The original goal for the first quarter, back in December, was cautiously set at $8 million to $10 million.
The Pritzker family name brought instant fundraising cachet to the presidential campaign as well as the support of many of Chicago's best rank-and-file fundraisers, such as Paula Crown of the Henry Crown family. The Crowns are worth an estimated $4.1 billion and hold stakes in the Chicago Bulls and the New York Yankees, Hilton Hotels, and Rockefeller Center.
Over the Christmas holidays and into early January, Obama made several personal appeals and lured big-name fundraisers in such donor-rich settings as Hollywood and Wall Street. Big-dollar events began coming together quickly.
Obama scored early headlines by snagging Hollywood record mogul David Geffen, one of the Democratic Party's biggest donors and fundraisers during the Clinton era, who publicly defected and hosted a $1 million fundraiser in Hollywood with Katzenberg and director Steven Spielberg, anchors of the Clintons' Hollywood fundraising dream team in the 1990s.
Black fundraisers also responded to Obama's call, tapping into new sources of Democratic cash in black communities. "You actually have someone now who looks like he can reach out to a wide and diverse group," said Lorenzo M. Bellamy, an African American from Annapolis who is raising money for Obama.
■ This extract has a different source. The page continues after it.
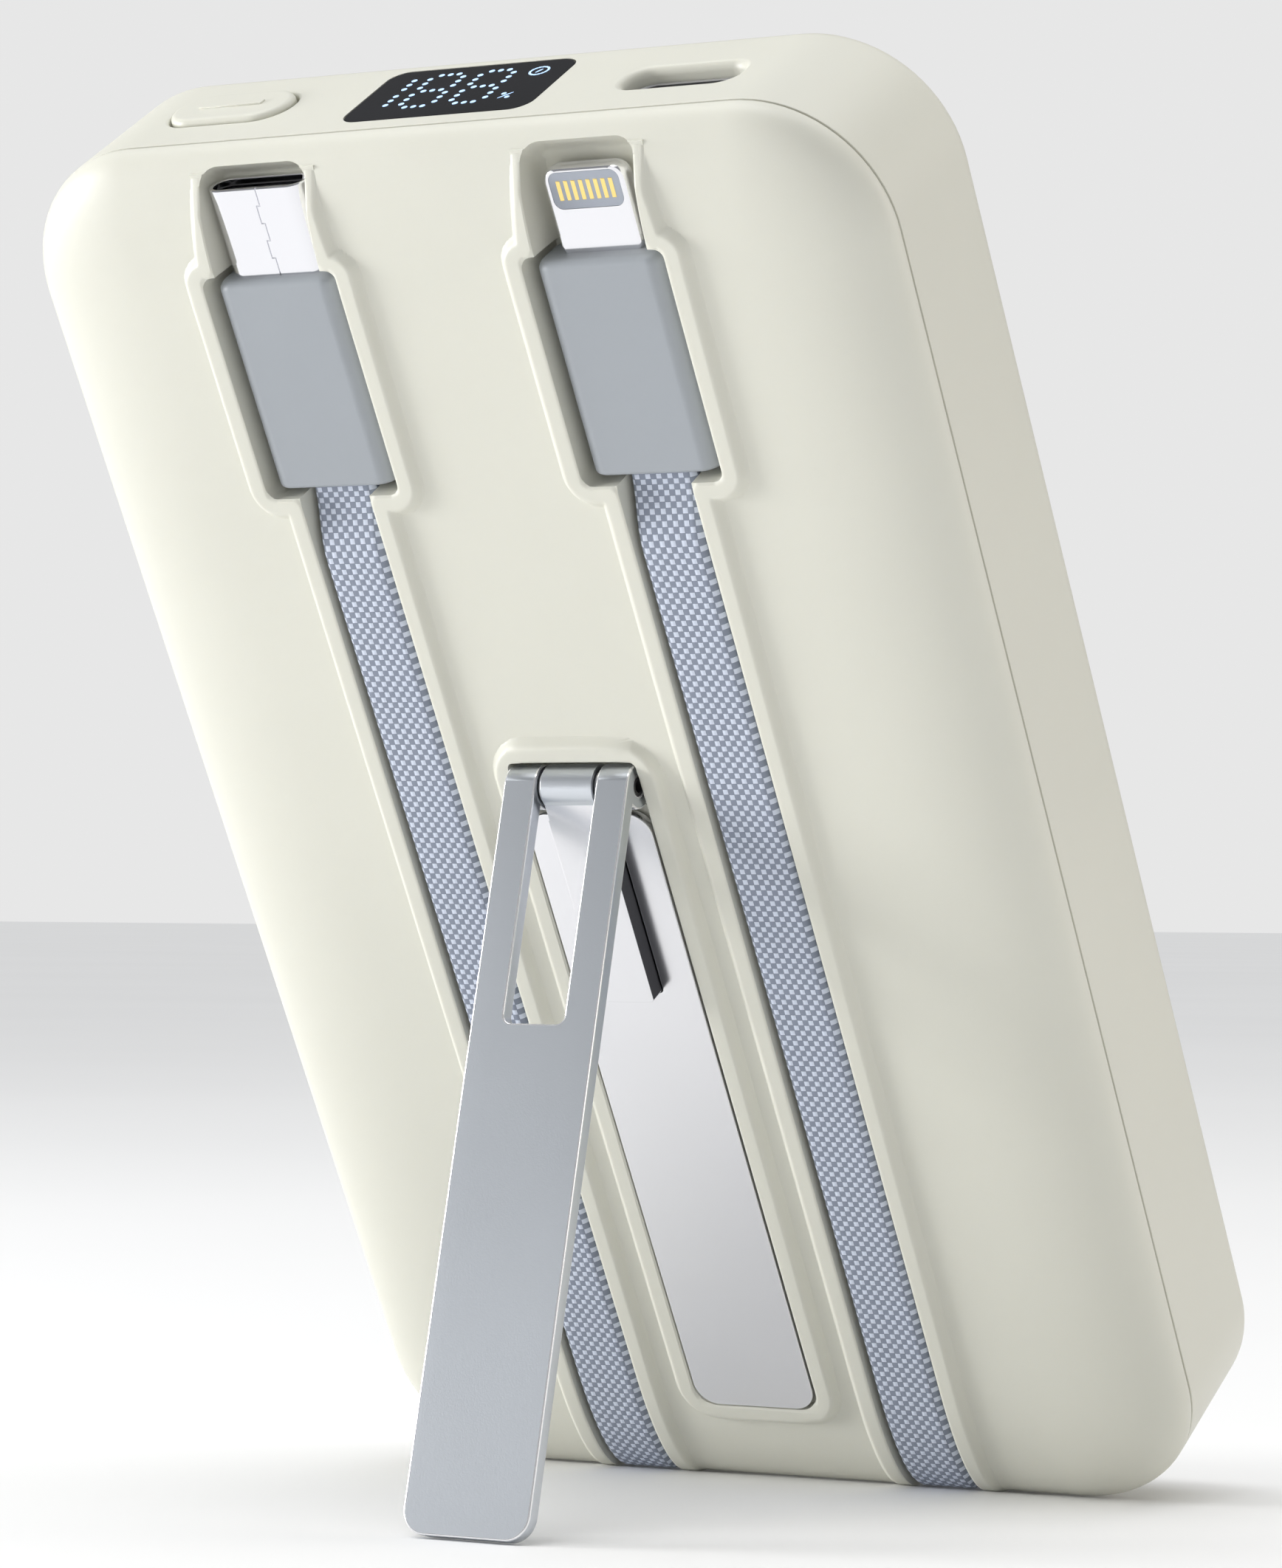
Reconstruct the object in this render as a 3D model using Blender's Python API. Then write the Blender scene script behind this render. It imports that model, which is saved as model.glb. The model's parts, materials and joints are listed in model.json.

"He has a way of allowing you to feel as though you are a critical part of the operation," said Orlan Johnson, a Washington lawyer and law professor at Howard University who hosted a fundraiser at Union Station last week that raised more than $400,000.
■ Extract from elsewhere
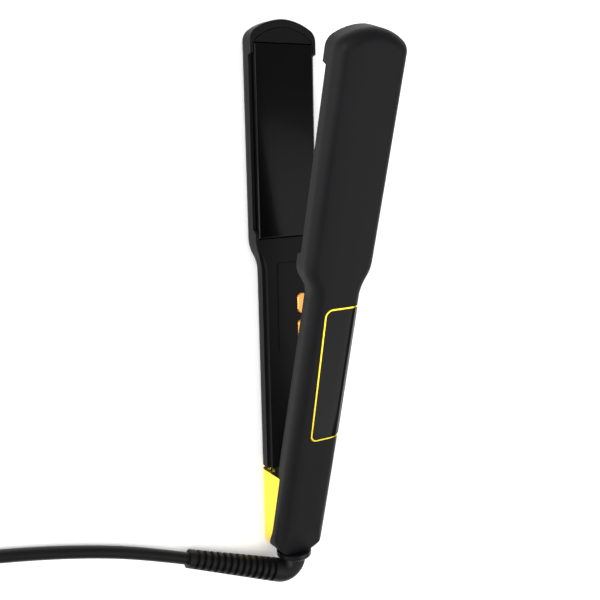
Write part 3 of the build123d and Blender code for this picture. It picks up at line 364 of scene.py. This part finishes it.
def coil_points():
    """The coil's turns: each holds its column and layer and moves to the next over its last quarter."""
    points = []
    steps = len(COIL_TURNS) * COIL_STEPS
    for step in range(steps):
        turn, part = divmod(step, COIL_STEPS)
        column, layer = COIL_TURNS[turn]
        after = COIL_TURNS[min(turn + 1, len(COIL_TURNS) - 1)]
        share = max(0.0, part / COIL_STEPS - CROSSING_START) / (1 - CROSSING_START)
        radius = COIL_RADIUS + COIL_PITCH * (column + (after[0] - column) * share)
        height = FIRST_LAYER_Z + COIL_PITCH * (layer + (after[1] - layer) * share)
        angle = radians(COIL_ENTRY - 360 * step / COIL_STEPS)
        points.append((COIL_CENTRE[0] + radius * cos(angle), COIL_CENTRE[1] + radius * sin(angle), height))
    # the last stretch climbs onto the coil and runs into the plug
    for step in range(TAIL_STEPS + 1):
        share = step / TAIL_STEPS
        angle = radians(COIL_ENTRY - COIL_TAIL * share)
        lift = min(1.0, share * TAIL_LIFT)
        ease = lift * lift * (3 - 2 * lift)
        height = TOP_LAYER_Z + (PLUG_AXIS_Z - TOP_LAYER_Z) * ease
        across = COIL_CENTRE[0] + COIL_RADIUS * cos(angle)
        along = COIL_CENTRE[1] + COIL_RADIUS * sin(angle)
        points.append((across, along, height))
    return points


def make_cord():
    """The mains cord: one smooth line from the strain relief over the table to its coil and plug."""
    points = [place(p) for p in ROUTE + coil_points()]
    curve = bpy.data.curves.new("mains_cord", "CURVE")
    curve.dimensions = "3D"
    spline = curve.splines.new("NURBS")
    spline.points.add(len(points) - 1)
    for control, point in zip(spline.points, points):
        control.co = (*point, 1)
    spline.order_u = 3
    spline.use_endpoint_u = True
    curve.resolution_u = 6
    curve.bevel_depth = CORD_DIAMETER / 2
    curve.bevel_resolution = 5
    curve.use_fill_caps = True
    piece = bpy.data.objects.new("mains_cord", curve)
    bpy.context.collection.objects.link(piece)
    curve.materials.append(FLEX)
    return piece, points


cord, cord_points = make_cord()
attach(cord, "cord_swivel")
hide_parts("cord_tube", "cord_coil")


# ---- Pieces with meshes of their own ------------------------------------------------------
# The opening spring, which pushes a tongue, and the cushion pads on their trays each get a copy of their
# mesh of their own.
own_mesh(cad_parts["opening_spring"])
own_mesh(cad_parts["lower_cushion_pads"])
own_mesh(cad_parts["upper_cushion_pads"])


# ---- Studio -------------------------------------------------------------------------------
FLOOR_HALF = 6.0
ROOM_LIGHT = 0.9
ROOM_IN_REFLECTIONS = 0.35
# Each lamp's place, size and power; all of them face the iron.
LAMPS = (
    ("key", (-0.9, 0.5, 1.3), (0.9, 0.9), 14),
    ("side_strip", (-1.0, -0.1, 0.35), (0.25, 1.4), 7),
    ("fill", (0.9, -0.6, 1.2), (1.2, 1.2), 8),
)


def set_studio():
    """A pale floor, a soft key from the upper left, a long strip for edge lights, and a bright room."""
    mesh = bpy.data.meshes.new("studio_floor")
    half = FLOOR_HALF
    corners = [(-half, -half, 0), (half, -half, 0), (half, half, 0), (-half, half, 0)]
    mesh.from_pydata(corners, [], [(0, 1, 2, 3)])
    floor = bpy.data.objects.new("studio_floor", mesh)
    bpy.context.collection.objects.link(floor)
    material, tree, shader = principled("floor_paper", "FFFFFF", 0.9)
    shader.inputs["Specular IOR Level"].default_value = 0.0
    grain(tree, shader, 2.0, 0.01, 2.0)
    mesh.materials.append(material)
    world = bpy.data.worlds.new("studio")
    world.use_nodes = True
    tree = world.node_tree
    # glossy rays meet a dimmer room than the one that lights the floor
    path = add_node(tree, "ShaderNodeLightPath")
    strength = add_node(tree, "ShaderNodeMapRange", {"Value": path.outputs["Is Glossy Ray"]})
    strength.inputs["To Min"].default_value = ROOM_LIGHT
    strength.inputs["To Max"].default_value = ROOM_IN_REFLECTIONS
    tree.nodes["Background"].inputs["Color"].default_value = (1, 1, 1, 1)
    tree.links.new(strength.outputs["Result"], tree.nodes["Background"].inputs["Strength"])
    bpy.context.scene.world = world
    bpy.context.scene.view_settings.view_transform = "Standard"
    centre = Vector((0, 0, 0.03))
    for name, position, size, power in LAMPS:
        light = bpy.data.lights.new(name, "AREA")
        light.shape = "RECTANGLE"
        light.size, light.size_y = size
        light.energy = power
        lamp = bpy.data.objects.new(name, light)
        lamp.location = position
        lamp.rotation_euler = (centre - Vector(position)).to_track_quat("-Z", "Y").to_euler()
        bpy.context.collection.objects.link(lamp)


set_studio()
The initial enthusiasm about Obama pushed his first-quarter goal up to $15 million early in the year, and by March it had shifted again to more than $20 million. Although his final numbers for the quarter exceeded expectations, Clinton still finished first in the fundraising race with $26 million, the bulk of which came from longtime party loyalists. Clinton's husband, renowned for his persuasive skills, has not yet become fully engaged.
Still, Obama has lured many establishment donors and fundraisers from the former president's team. Both of the Clinton Federal Communications Commission chairmen -- Reed Hundt and William E. Kennard -- have jumped to Obama, bringing instant credibility and lengthy Rolodexes in the wealthy telecommunications and Internet industries they once oversaw.
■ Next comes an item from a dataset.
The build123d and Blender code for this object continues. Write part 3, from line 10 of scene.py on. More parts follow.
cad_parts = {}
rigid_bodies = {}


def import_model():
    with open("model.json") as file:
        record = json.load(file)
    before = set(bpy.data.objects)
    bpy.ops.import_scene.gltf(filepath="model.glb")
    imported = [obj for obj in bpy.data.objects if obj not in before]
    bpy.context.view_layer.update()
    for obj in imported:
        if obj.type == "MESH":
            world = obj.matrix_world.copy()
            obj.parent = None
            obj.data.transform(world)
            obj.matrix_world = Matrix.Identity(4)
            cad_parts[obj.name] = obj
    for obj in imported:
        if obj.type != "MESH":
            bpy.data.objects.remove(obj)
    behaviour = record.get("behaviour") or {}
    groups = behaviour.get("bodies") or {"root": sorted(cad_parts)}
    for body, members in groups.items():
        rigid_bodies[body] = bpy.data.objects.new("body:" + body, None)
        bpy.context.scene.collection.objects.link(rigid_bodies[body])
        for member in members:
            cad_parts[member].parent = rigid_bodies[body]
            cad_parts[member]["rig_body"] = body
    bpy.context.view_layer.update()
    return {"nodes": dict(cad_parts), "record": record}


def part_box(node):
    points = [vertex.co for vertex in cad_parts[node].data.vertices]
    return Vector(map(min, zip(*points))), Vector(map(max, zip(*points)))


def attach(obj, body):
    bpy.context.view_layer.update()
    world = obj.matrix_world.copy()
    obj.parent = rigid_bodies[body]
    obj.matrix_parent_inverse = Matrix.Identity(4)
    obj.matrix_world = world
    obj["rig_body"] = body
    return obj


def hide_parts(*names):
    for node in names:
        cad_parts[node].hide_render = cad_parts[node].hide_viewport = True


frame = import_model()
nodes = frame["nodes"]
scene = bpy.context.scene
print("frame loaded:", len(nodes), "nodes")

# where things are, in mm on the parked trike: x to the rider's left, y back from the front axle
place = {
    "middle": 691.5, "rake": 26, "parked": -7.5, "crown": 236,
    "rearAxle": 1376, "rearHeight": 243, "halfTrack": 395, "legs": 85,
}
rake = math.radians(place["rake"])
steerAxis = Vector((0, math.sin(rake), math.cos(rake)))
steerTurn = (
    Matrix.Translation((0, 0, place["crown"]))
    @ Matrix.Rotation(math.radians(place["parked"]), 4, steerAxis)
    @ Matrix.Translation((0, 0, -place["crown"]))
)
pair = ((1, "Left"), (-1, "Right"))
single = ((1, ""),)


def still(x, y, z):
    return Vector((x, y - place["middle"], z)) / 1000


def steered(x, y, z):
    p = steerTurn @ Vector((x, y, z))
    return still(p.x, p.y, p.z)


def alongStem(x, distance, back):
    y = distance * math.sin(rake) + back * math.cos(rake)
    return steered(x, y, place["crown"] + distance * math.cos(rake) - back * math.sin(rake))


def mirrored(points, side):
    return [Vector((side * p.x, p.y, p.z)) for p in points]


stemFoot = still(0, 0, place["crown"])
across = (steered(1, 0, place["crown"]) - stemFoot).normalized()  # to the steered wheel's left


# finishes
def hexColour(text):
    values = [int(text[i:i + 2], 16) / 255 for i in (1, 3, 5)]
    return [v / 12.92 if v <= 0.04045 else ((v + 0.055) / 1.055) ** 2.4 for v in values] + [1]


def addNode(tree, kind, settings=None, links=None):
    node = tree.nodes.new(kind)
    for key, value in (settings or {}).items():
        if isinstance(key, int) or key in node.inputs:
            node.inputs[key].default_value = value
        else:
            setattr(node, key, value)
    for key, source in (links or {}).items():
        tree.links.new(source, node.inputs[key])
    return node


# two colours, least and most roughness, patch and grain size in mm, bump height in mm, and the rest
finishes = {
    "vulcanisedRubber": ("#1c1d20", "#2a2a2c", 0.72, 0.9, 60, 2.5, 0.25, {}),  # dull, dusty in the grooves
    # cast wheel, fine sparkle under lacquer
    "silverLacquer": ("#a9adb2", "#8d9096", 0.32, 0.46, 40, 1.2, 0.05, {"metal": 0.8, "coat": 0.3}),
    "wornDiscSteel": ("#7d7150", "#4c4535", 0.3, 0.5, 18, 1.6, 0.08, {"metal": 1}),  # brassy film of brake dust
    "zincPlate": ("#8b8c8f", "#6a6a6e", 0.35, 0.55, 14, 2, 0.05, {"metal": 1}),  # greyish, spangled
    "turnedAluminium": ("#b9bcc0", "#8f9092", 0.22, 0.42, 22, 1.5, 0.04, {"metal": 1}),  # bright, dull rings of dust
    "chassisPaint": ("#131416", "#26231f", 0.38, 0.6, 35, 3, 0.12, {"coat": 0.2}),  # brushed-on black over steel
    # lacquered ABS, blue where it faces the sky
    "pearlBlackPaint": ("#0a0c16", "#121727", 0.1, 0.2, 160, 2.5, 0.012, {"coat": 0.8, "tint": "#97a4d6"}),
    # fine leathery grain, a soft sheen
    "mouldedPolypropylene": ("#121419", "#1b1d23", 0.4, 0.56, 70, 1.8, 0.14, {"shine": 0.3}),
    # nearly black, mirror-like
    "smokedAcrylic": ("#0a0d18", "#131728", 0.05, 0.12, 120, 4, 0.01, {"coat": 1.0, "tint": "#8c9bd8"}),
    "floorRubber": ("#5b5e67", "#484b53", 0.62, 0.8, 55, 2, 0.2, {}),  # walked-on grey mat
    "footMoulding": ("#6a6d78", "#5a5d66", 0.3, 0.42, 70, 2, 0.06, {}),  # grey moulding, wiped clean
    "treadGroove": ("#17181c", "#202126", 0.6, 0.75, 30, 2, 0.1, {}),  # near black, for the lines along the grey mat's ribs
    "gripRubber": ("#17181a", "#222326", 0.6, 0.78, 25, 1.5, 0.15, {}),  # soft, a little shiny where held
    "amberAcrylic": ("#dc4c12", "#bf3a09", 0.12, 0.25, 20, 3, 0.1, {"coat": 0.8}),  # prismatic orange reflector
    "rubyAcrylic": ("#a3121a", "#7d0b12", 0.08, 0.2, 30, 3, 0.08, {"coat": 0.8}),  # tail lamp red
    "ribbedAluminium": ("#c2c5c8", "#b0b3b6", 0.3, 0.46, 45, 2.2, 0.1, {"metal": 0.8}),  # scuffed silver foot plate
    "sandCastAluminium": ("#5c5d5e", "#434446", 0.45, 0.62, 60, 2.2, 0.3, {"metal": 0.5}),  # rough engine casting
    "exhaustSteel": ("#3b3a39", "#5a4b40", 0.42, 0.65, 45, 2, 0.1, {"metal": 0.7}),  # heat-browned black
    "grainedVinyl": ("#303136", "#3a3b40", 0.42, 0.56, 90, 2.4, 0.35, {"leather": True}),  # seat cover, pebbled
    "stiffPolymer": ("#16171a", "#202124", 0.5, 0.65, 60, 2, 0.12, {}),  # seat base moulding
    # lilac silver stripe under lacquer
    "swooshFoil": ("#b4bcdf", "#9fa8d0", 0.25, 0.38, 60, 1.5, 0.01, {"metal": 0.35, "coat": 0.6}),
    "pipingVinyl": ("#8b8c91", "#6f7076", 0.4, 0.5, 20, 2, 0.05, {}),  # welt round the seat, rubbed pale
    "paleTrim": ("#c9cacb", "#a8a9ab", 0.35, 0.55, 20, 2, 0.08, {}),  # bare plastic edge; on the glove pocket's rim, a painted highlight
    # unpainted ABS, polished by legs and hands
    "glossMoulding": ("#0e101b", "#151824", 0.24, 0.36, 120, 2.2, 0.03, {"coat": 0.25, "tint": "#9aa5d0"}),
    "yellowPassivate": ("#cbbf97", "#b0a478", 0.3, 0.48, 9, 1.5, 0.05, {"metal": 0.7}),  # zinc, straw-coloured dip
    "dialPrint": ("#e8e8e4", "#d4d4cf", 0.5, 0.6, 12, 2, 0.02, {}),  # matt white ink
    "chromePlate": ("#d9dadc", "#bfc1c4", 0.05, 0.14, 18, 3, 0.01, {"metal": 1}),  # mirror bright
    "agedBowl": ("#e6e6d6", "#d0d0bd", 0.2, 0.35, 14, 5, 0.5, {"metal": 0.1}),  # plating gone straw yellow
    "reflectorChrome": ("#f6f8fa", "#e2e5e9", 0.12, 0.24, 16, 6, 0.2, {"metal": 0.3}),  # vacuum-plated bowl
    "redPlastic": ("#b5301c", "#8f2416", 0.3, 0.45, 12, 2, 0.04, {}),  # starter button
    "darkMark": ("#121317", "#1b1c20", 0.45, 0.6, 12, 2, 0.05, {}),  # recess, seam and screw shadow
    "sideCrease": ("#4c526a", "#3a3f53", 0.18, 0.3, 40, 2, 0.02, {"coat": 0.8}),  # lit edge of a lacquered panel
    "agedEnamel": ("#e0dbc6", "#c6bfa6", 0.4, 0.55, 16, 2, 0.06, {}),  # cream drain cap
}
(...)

Boston philanthropist Alan Solomont and hedge fund executive Orin Kramer, two anchors of the Clinton money machine dating to 1992, also joined Obama, as did two prominent Clinton supporters' sons, James P. Rubin and Kirk Dornbush.
Rubin, a private equity investor, is the son of former Clinton Treasury secretary Robert E. Rubin, a key architect of Bill Clinton's Wall Street fundraising machine and now an adviser to Hillary Clinton.
Dornbush, an Atlanta businessman and the son of Clinton's ambassador to the Netherlands, K. Terry Dornbush, is anchoring Obama's fundraising in the South. Kirk Dornbush has raised money for Southern Democrats such as Edwards and former Virginia governor Mark R. Warner and planned to sit out the Democratic primaries after Warner dropped from the race.